Provided material
--- Start ---
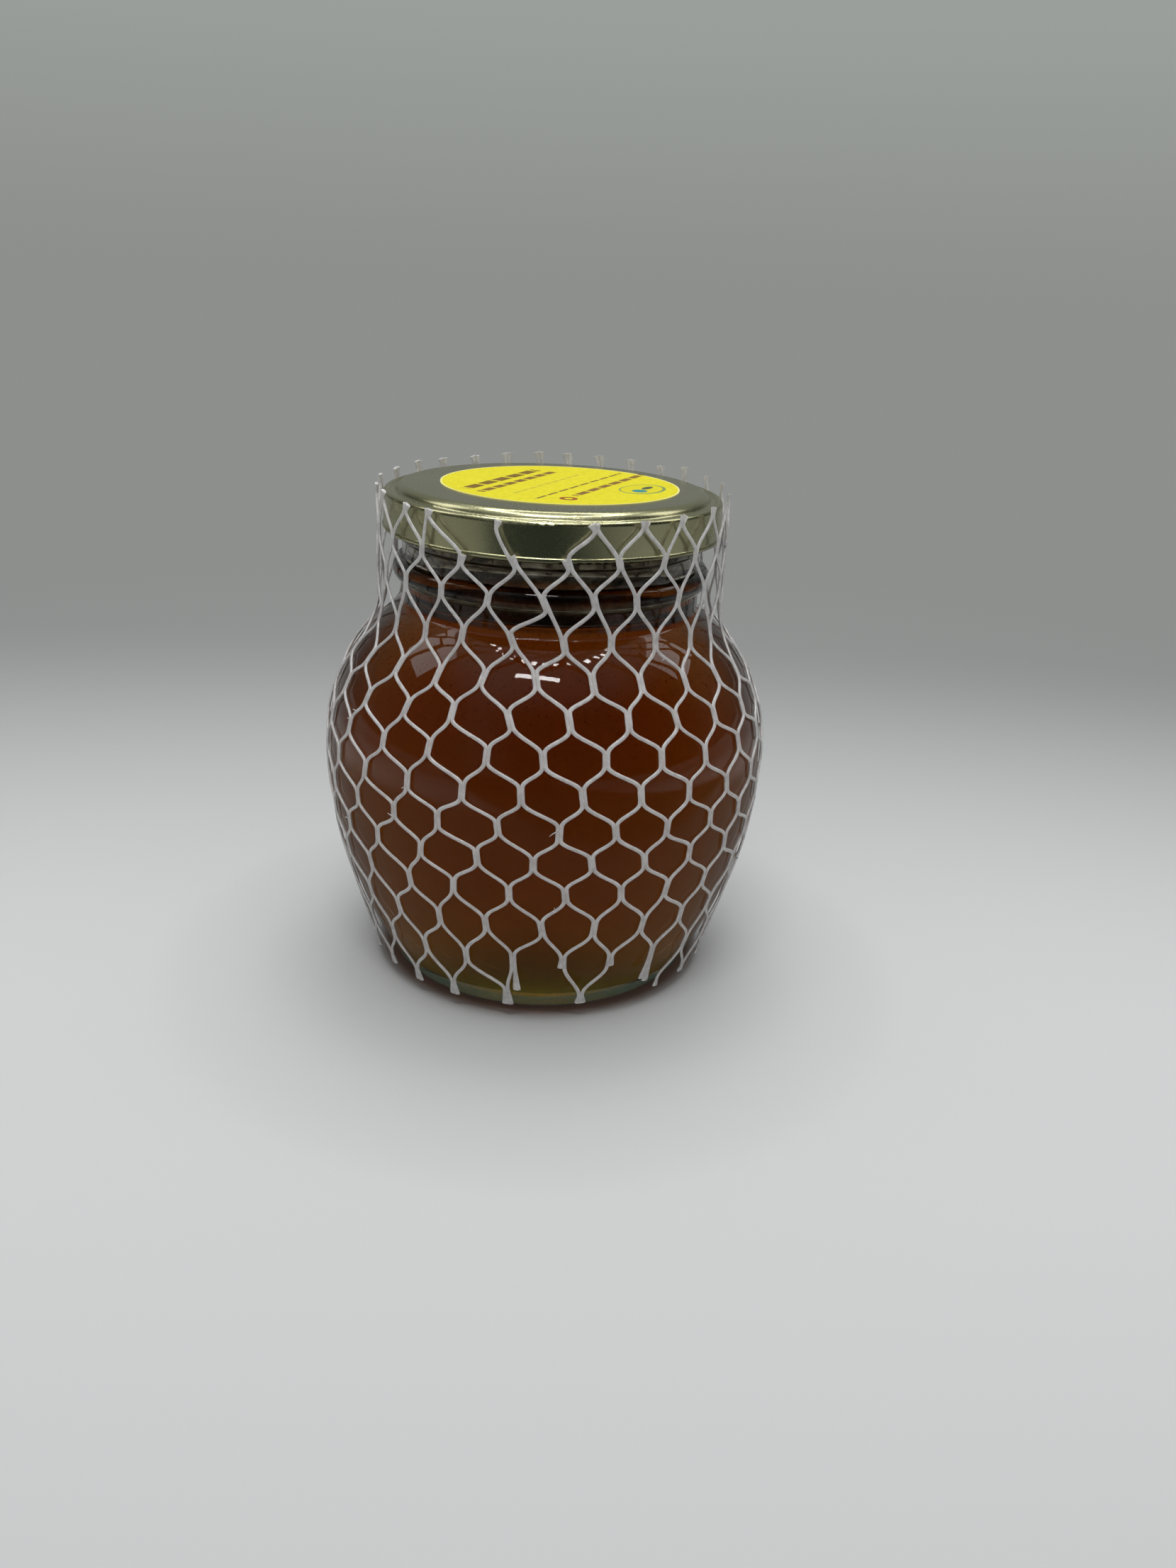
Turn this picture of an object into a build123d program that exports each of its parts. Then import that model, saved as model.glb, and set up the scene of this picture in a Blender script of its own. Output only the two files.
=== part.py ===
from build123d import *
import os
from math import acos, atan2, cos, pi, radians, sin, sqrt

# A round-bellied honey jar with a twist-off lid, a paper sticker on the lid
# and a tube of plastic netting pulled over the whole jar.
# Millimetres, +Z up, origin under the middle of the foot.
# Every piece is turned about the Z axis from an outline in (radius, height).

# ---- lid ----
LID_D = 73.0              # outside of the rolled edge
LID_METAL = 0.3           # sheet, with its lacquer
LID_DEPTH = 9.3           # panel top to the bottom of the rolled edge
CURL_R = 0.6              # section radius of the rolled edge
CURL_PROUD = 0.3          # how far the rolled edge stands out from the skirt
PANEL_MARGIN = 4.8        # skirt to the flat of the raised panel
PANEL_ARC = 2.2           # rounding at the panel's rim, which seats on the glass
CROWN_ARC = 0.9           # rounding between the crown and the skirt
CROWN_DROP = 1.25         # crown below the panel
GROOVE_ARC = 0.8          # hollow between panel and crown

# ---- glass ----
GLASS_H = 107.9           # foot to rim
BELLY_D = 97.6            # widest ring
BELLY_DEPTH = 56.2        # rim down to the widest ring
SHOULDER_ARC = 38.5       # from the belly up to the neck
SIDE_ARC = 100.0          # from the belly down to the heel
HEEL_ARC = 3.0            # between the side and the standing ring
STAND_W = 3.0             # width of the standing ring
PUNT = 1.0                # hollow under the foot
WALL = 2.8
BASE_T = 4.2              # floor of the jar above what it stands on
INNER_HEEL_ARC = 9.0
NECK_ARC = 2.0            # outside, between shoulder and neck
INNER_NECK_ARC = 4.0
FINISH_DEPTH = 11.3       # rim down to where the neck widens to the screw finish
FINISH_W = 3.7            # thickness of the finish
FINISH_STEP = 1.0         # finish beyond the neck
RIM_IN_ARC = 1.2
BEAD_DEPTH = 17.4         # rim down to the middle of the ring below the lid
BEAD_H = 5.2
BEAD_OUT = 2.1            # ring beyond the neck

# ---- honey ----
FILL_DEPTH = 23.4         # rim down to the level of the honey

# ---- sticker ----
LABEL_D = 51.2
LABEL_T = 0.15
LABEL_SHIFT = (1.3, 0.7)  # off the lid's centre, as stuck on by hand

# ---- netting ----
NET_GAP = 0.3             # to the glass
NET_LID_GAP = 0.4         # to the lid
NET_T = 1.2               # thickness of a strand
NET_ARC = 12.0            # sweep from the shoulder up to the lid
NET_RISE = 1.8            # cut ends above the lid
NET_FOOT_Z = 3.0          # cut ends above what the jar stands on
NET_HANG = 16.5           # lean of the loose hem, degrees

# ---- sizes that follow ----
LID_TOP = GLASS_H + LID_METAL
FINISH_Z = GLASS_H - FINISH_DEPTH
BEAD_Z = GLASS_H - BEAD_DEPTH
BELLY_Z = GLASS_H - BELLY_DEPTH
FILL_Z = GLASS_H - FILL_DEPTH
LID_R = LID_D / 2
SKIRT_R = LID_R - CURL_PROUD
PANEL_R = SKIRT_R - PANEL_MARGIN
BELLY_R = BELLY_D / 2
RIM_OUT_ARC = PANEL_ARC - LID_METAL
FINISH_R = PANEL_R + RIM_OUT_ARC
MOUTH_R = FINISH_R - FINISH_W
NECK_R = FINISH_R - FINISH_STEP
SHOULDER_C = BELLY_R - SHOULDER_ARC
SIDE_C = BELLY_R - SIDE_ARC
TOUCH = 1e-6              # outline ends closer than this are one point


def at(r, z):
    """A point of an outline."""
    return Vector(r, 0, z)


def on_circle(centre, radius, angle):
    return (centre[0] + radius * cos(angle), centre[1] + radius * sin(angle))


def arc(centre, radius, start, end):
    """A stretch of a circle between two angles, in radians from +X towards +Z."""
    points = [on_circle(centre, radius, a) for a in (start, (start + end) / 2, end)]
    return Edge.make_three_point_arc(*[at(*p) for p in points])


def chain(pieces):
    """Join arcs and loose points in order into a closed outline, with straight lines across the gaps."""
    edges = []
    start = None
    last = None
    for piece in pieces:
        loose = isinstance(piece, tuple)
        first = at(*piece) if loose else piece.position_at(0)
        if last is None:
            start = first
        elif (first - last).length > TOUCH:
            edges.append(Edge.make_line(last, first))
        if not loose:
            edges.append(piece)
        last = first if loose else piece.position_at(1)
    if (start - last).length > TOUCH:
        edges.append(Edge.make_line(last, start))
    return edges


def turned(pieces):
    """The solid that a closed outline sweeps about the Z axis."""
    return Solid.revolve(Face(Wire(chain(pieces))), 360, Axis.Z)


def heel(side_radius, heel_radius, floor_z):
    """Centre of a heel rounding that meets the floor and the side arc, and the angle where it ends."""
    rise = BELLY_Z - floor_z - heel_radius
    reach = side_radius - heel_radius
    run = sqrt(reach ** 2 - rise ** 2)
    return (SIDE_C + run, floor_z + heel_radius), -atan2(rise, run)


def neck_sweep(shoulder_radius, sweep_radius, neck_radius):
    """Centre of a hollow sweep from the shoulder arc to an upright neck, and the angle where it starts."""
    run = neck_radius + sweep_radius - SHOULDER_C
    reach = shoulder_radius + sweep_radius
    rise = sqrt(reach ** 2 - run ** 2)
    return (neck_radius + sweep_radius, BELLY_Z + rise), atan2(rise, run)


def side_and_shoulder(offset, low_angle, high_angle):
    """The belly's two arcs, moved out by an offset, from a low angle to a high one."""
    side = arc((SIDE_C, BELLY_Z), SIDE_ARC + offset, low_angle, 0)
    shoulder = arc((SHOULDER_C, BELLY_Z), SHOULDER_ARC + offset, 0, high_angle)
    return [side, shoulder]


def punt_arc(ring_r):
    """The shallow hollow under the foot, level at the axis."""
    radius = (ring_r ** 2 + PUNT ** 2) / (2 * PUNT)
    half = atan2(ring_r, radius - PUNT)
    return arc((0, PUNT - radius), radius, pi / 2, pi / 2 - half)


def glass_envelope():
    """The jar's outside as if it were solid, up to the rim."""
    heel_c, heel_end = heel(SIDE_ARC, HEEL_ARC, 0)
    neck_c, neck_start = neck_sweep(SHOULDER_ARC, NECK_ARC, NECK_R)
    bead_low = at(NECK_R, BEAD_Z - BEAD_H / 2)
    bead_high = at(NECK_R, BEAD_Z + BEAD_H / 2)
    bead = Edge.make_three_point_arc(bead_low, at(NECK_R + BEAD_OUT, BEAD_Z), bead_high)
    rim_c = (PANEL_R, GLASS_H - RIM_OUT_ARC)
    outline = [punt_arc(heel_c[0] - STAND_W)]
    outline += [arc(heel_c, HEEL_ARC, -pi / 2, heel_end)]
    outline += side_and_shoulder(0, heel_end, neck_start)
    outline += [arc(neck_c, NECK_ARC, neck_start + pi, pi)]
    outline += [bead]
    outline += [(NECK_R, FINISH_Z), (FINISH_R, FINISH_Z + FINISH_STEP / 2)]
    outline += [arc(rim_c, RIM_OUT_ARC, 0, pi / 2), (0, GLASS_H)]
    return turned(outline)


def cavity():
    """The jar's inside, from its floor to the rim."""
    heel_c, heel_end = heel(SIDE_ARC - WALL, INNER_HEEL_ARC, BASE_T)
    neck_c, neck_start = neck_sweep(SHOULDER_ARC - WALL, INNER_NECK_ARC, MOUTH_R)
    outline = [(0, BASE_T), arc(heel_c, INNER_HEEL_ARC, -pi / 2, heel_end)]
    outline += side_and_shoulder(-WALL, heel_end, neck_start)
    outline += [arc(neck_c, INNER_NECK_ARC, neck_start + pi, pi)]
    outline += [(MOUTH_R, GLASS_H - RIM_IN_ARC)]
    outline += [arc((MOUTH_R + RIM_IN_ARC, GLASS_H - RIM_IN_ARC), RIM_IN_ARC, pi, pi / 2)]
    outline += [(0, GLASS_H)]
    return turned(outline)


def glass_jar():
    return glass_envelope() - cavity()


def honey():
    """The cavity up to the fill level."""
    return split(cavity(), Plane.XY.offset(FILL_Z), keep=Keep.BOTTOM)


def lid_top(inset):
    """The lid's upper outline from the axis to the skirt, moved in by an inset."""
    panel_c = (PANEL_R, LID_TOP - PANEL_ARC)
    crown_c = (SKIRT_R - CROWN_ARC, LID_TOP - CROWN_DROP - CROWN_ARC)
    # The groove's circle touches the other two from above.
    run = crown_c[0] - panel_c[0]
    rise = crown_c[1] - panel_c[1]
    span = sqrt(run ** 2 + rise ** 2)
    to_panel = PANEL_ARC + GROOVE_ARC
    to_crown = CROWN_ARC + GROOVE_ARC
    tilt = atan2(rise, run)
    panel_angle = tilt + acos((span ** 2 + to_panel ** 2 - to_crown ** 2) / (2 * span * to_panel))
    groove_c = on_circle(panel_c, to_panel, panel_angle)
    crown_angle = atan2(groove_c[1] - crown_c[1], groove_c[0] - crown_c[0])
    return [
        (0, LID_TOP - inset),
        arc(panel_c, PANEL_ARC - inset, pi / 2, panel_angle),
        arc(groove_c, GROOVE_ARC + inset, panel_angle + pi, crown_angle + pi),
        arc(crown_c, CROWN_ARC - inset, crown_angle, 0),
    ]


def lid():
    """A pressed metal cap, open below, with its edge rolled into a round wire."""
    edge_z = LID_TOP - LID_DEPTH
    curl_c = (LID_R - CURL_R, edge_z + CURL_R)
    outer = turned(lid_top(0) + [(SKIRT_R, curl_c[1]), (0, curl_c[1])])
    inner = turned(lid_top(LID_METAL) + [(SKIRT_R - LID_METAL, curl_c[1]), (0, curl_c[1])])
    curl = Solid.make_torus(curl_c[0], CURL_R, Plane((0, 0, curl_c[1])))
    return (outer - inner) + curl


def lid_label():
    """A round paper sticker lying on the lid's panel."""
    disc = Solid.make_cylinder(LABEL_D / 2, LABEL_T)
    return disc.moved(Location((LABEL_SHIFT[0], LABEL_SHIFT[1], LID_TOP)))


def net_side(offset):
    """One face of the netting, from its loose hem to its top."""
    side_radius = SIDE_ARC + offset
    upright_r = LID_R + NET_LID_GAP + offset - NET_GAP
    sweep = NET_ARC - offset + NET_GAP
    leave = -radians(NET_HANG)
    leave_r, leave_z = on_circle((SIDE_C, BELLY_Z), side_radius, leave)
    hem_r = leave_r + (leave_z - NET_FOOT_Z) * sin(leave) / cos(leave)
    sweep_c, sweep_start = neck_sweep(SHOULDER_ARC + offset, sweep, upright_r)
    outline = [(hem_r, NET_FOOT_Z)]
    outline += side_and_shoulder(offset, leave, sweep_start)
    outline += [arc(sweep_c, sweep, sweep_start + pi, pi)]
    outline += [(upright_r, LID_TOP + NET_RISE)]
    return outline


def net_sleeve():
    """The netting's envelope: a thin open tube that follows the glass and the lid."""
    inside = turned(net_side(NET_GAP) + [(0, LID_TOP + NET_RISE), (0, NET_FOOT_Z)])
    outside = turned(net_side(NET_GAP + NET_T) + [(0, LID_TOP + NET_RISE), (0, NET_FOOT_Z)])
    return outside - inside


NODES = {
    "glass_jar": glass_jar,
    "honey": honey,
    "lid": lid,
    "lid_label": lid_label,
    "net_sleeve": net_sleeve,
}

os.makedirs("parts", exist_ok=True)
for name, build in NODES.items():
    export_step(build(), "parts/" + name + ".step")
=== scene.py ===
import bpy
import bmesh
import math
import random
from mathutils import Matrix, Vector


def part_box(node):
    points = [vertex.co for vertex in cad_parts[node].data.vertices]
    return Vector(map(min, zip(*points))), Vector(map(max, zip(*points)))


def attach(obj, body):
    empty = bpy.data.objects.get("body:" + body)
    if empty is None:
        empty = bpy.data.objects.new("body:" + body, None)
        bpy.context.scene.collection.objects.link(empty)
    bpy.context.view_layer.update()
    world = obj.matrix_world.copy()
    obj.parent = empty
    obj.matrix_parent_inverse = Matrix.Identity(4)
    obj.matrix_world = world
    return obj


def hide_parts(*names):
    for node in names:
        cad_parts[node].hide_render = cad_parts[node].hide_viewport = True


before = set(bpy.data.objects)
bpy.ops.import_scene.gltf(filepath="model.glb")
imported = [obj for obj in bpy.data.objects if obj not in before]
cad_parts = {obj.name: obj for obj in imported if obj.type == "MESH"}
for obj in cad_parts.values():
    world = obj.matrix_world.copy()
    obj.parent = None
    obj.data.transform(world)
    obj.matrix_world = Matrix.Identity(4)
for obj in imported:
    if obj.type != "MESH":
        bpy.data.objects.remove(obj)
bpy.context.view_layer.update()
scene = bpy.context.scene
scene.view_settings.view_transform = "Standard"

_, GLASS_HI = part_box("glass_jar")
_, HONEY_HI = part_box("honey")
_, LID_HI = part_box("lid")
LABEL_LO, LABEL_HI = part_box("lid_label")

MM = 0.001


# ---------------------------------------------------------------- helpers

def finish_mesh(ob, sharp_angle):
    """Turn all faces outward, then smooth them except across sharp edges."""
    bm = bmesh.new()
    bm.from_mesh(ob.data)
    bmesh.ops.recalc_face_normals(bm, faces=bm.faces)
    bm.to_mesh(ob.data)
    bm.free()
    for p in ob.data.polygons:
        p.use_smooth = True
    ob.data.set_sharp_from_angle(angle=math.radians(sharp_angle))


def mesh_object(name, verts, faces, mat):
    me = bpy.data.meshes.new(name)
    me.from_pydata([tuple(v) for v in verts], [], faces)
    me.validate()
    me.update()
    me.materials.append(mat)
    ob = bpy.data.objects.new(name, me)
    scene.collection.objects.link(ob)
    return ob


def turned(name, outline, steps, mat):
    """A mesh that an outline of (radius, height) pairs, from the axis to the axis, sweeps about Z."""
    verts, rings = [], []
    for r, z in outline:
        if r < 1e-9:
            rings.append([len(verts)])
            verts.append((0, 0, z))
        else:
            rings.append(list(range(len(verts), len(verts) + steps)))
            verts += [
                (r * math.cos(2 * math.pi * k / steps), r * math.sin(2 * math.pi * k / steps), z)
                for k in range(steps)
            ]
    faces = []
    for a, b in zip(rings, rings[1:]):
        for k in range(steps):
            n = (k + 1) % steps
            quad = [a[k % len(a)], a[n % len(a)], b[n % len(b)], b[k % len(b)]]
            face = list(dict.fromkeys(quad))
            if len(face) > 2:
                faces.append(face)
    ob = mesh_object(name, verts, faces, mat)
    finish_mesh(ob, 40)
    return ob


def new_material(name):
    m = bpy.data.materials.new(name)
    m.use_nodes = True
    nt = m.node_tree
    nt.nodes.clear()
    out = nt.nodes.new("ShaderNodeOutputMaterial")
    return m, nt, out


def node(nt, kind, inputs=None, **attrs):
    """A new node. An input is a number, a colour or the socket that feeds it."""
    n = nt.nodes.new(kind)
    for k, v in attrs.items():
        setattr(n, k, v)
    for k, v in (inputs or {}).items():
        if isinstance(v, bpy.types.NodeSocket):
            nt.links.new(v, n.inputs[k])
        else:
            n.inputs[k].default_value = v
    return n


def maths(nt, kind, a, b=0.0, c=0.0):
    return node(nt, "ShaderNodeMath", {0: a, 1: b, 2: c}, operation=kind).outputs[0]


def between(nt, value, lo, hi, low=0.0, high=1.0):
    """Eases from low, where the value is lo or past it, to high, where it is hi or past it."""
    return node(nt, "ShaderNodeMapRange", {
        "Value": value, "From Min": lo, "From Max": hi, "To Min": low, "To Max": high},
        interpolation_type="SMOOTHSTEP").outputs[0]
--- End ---
Task instructions
Starting at the line that contains "outside = turned(net_side(NET_GAP", repeat each line exactly, and stop after the line that contains "obj.parent = empty".

Problem solution
    outside = turned(net_side(NET_GAP + NET_T) + [(0, LID_TOP + NET_RISE), (0, NET_FOOT_Z)])
    return outside - inside


NODES = {
    "glass_jar": glass_jar,
    "honey": honey,
    "lid": lid,
    "lid_label": lid_label,
    "net_sleeve": net_sleeve,
}

os.makedirs("parts", exist_ok=True)
for name, build in NODES.items():
    export_step(build(), "parts/" + name + ".step")
=== scene.py ===
import bpy
import bmesh
import math
import random
from mathutils import Matrix, Vector


def part_box(node):
    points = [vertex.co for vertex in cad_parts[node].data.vertices]
    return Vector(map(min, zip(*points))), Vector(map(max, zip(*points)))


def attach(obj, body):
    empty = bpy.data.objects.get("body:" + body)
    if empty is None:
        empty = bpy.data.objects.new("body:" + body, None)
        bpy.context.scene.collection.objects.link(empty)
    bpy.context.view_layer.update()
    world = obj.matrix_world.copy()
    obj.parent = empty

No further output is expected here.